World Bank unveils plan for Vietnam to reach upper-middle-income status by 2035

26/2/2016| 4:29

The World Bank on Tuesday (Feb 23) released a new report that lays out the pathway for Vietnam to reach upper-middle-income status in two decades.

The Vietnam 2035 report, themed “toward prosperity creativity, equity and democracy”, suggests that Vietnam foster private sector competitiveness, promote social inclusion and bolster the state’s effectiveness to climb up the economic ladder into a higher bracket. Without this, Vietnam will find it very hard to avoid the “middle-income trap” and will fall well short of its significant potential, it warned.

“In the last 30 years, Vietnam has become one of the world’s great development success stories, rising from the ranks of the poorest countries,” said World Bank Group President Jim Yong Kim. He added that the report, with inputs from international and Vietnamese experts, reflects Vietnam’s aspiration to become a modern, industrialised nation within a generation.

Reaching upper-middle-income status requires Vietnam to grow at least seven per cent per year, the World Bank noted, calling it an "ambitious goal".

Vietnam’s economy was estimated to grow 5.88% per year during 2011-2015, the slowest pace since 2010, said the Ministry of Planning and Investment in its report to the National Assembly late last year.

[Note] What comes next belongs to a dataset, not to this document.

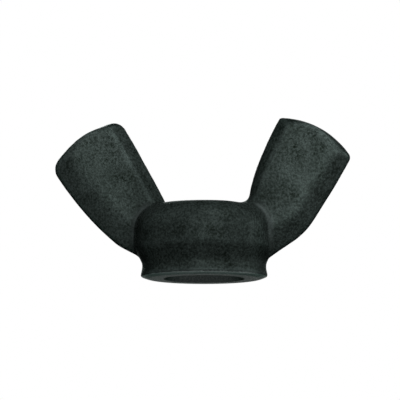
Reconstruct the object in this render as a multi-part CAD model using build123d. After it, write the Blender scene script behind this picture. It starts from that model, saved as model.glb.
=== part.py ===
# M5 wing nut, cast in one piece: a round hub with a threaded bore and two leaning wings.
# Millimetres, +Z up, origin on the bore axis in the plane of the seat. The wings stand in
# the XZ plane, which is also the plane where the two halves of the mould part.
from build123d import *
import os
from math import atan2, degrees, sqrt

# Thread: the bore is at the core diameter of M5 x 0.8, and both mouths are countersunk,
# the one in the seat deeper, so that the nut starts easily on a screw
core_diameter = 4.2
seat_mouth_diameter = 7.0
top_mouth_diameter = 5.3

# Hub, from the seat upwards: flat seat, chamfered foot, waist, barrel, and a round shoulder
# up to the flat top
seat_diameter = 9.8
chamfer_height = 0.2
foot_diameter = 11.0
foot_height = 0.35
waist_diameter = 10.6
waist_height = 1.2
barrel_diameter = 12.1
barrel_start = 2.75
shoulder_radius = 2.35
hub_height = 6.5
undercut_radius = 0.8

# Both wings: thickness at the level of the seat and at the tip
root_thickness = 3.0
tip_thickness = 2.3
# Smallest corner radius of a face, and how far the wings reach into the waist at the heel
least_radius = 0.3
heel_depth = 0.3
# Levels of the outlines through a wing, as shares of its half thickness
wing_levels = (-1, -0.97, -0.87, -0.7, -0.4, 0, 0.4, 0.7, 0.87, 0.97, 1)

# Left wing in the parting plane: reach from the bore axis, and height above the seat. The
# bands are how far the flat faces stay inside each side of that outline.
left_root_reach = 3.25
left_corner_reach = 7.4
left_corner_height = 13.9
left_span = 13.35
left_span_height = 9.8
left_knee_reach = 7.5
left_knee_height = 2.95
left_heel_height = 1.65
left_inner_bulge = 0.09
left_tip_crown = 0.7
left_outer_bulge = 0.38
left_corner_radius = 1.2
left_span_radius = 1.3
left_knee_radius = 4.8
left_heel_radius = 2.0
left_inner_band = 0.95
left_tip_band = 0.15
left_outer_band = 2.6
left_under_band = 2.7

# Right wing: it leans less, its tip is squarer, and its flat faces reach further outwards
right_root_reach = 3.7
right_corner_reach = 6.65
right_corner_height = 13.95
right_span = 12.85
right_span_height = 10.4
right_knee_reach = 8.7
right_knee_height = 3.75
right_heel_height = 1.35
right_inner_bulge = 0.32
right_tip_crown = 0.9
right_outer_bulge = 0.12
right_corner_radius = 0.5
right_span_radius = 0.55
right_knee_radius = 6.4
right_heel_radius = 1.8
right_inner_band = 1.0
right_tip_band = 0.15
right_outer_band = 2.0
right_under_band = 2.1

waist_radius = waist_diameter / 2
barrel_radius = barrel_diameter / 2
top_radius = barrel_radius - shoulder_radius


def cross(a, b):
    return a.X * b.Y - a.Y * b.X


def inset(corners, depths):
    # Each side moves inwards by its own depth, and the moved sides meet at the new corners
    points = [Vector(*corner) for corner in corners]
    sides = []
    for start, end, depth in zip(points, points[1:] + points[:1], depths):
        along = (end - start).normalized()
        sides.append((start + Vector(along.Y, -along.X) * depth, along))
    moved = []
    for (start_a, along_a), (start_b, along_b) in zip(sides[-1:] + sides[:-1], sides):
        step = cross(start_b - start_a, along_b) / cross(along_a, along_b)
        moved.append(start_a + along_a * step)
    return moved


def outline(corners, bulges, radii):
    # Closed outline with bowed sides and rounded corners, drawn in its own plane
    sides = []
    for start, end, bulge in zip(corners, corners[1:] + corners[:1], bulges):
        sides.append(SagittaArc(start, end, bulge) if bulge else Line(start, end))
    sketch = make_face(sides)
    for corner, radius in zip(corners, radii):
        if radius:
            near = sketch.vertices().sort_by_distance(Vector(corner.X, corner.Y))[0]
            sketch = fillet(near, radius)
    return sketch


def wing(root_reach, corner, span, knee, heel_height, bulges, radii, bands):
    # One wing towards +X, lofted through outlines on levels from one flat face to the other.
    # The widest outline lies in the parting plane. From there the inner side is gently
    # crowned, and the other sides round over like a quarter of an ellipse, up to the flat
    # faces, which lean towards each other up to the tip.
    corners = [
        (root_reach, hub_height),
        corner,
        span,
        knee,
        (waist_radius - heel_depth, heel_height),
        (waist_radius - heel_depth, foot_height),
        (root_reach, foot_height),
    ]
    inner_band, tip_band, outer_band, under_band = bands
    draw = degrees(atan2((root_thickness - tip_thickness) / 2, corner[1]))
    sections = []
    for level in wing_levels:
        rounded = 1 - sqrt(1 - level**2)
        insets = [
            inner_band * level**2,
            tip_band * rounded,
            outer_band * rounded,
            under_band * rounded,
            0,
            0,
            0,
        ]
        deepest = map(max, insets[-1:] + insets[:-1], insets)
        level_radii = [
            radius and max(radius - depth, least_radius) for radius, depth in zip(radii, deepest)
        ]
        plane = Plane((0, level * root_thickness / 2, 0), x_dir=(1, 0, 0), z_dir=(0, -1, 0))
        plane = plane.rotated((level * draw, 0, 0))
        sections.append(plane * outline(inset(corners, insets), bulges, level_radii))
    return loft(sections, ruled=True)


def hub():
    # Half section turned about the bore axis
    shoulder_start = hub_height - shoulder_radius
    section = [
        Line((0, 0), (seat_diameter / 2, 0)),
        Line((seat_diameter / 2, 0), (foot_diameter / 2, chamfer_height)),
        Line((foot_diameter / 2, chamfer_height), (foot_diameter / 2, foot_height)),
        Line((foot_diameter / 2, foot_height), (waist_radius, waist_height)),
        Line((waist_radius, waist_height), (barrel_radius, barrel_start)),
        Line((barrel_radius, barrel_start), (barrel_radius, shoulder_start)),
        RadiusArc((barrel_radius, shoulder_start), (top_radius, hub_height), -shoulder_radius),
        Line((top_radius, hub_height), (0, hub_height)),
        Line((0, hub_height), (0, 0)),
    ]
    sketch = make_face(section)
    for reach, height in ((waist_radius, waist_height), (barrel_radius, barrel_start)):
        near = sketch.vertices().sort_by_distance(Vector(reach, height))[0]
        sketch = fillet(near, undercut_radius)
    return revolve(Plane.XZ * sketch, Axis.Z)


def countersink(mouth_diameter):
    # 90 degree cone that opens downwards from the bore to a mouth at the level of the seat
    depth = (mouth_diameter - core_diameter) / 2
    return Pos(0, 0, depth / 2) * Cone(mouth_diameter / 2, core_diameter / 2, depth)


def bore():
    # Core hole through the hub, with a countersink at each mouth
    hole = Pos(0, 0, hub_height / 2) * Cylinder(core_diameter / 2, hub_height)
    top_mouth = Pos(0, 0, hub_height) * mirror(countersink(top_mouth_diameter), about=Plane.XY)
    return hole + countersink(seat_mouth_diameter) + top_mouth


left_wing = wing(
    left_root_reach,
    (left_corner_reach, left_corner_height),
    (left_span, left_span_height),
    (left_knee_reach, left_knee_height),
    left_heel_height,
    (left_inner_bulge, left_tip_crown, left_outer_bulge, 0, 0, 0, 0),
    (0, left_corner_radius, left_span_radius, left_knee_radius, left_heel_radius, 0, 0),
    (left_inner_band, left_tip_band, left_outer_band, left_under_band),
)
right_wing = wing(
    right_root_reach,
    (right_corner_reach, right_corner_height),
    (right_span, right_span_height),
    (right_knee_reach, right_knee_height),
    right_heel_height,
    (right_inner_bulge, right_tip_crown, right_outer_bulge, 0, 0, 0, 0),
    (0, right_corner_radius, right_span_radius, right_knee_radius, right_heel_radius, 0, 0),
    (right_inner_band, right_tip_band, right_outer_band, right_under_band),
)
nut = hub() + mirror(left_wing, about=Plane.YZ) + right_wing - bore()

os.makedirs("parts", exist_ok=True)
export_step(nut, "parts/wing_nut.step")
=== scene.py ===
from math import cos, pi, radians, sin

import bpy
import numpy as np
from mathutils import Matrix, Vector


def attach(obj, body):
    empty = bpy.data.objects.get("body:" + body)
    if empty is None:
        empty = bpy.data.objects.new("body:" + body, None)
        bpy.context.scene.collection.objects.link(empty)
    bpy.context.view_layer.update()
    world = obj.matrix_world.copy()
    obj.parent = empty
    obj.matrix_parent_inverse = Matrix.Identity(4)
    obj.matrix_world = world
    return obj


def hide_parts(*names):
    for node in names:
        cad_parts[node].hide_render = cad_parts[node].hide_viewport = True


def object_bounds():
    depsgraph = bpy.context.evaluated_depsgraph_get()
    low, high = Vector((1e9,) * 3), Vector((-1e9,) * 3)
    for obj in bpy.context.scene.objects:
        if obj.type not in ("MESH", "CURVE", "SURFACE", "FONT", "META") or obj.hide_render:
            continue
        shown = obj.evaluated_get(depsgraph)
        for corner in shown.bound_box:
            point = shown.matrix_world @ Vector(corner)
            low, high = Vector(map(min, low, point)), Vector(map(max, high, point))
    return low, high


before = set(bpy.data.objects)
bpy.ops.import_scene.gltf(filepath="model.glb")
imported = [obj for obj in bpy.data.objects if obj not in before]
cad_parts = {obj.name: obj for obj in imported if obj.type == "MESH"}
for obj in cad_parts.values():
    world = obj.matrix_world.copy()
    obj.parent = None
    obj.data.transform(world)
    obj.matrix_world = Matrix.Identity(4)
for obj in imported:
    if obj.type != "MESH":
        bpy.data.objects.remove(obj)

# Wing nut, M5, cast in one piece and blackened. The hub and the two wings are worked out as
# surfaces, grown together into one skin, given the unevenness of a sand casting, and then
# the thread is cut, as in the foundry and the tapping shop.

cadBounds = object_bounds()        # the CAD box, which the casting stays inside
mm = 0.001


def addMesh(name, vertices, faces):
    mesh = bpy.data.meshes.new(name)
    mesh.from_pydata(vertices, [], faces)
    mesh.validate()
    piece = bpy.data.objects.new(name, mesh)
    bpy.context.scene.collection.objects.link(piece)
    return piece


def gridFaces(rings, count):
    # Quads between neighbouring rings of equal count, and one face over each end
    ring, step = np.meshgrid(np.arange(rings - 1), np.arange(count), indexing="ij")
    after = (step + 1) % count
    quads = np.stack([ring * count + step, ring * count + after,
                      (ring + 1) * count + after, (ring + 1) * count + step], axis=-1)
    first = list(range(count))[::-1]
    last = list(range((rings - 1) * count, rings * count))
    return quads.reshape(-1, 4).tolist() + [first, last]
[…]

"Our country is at a turning point of reform and development. We face significant opportunities, but also big challenges. To reach our goal of a becoming a prosperous, creative, equal and democratic Vietnam, our only choice is to implement the reforms recommended by the Vietnam 2035 report,” said Minister of Planning and Investment Bui Quang Vinh as quoted in the World Bank's statement.

The agreement to work on the joint report was made in Hanoi between Prime Minister Nguyen Tan Dung and Kim in July 2014. The report was produced by a joint team from the Ministry of Planning and Investment, the World Bank Group, and external experts from Vietnam.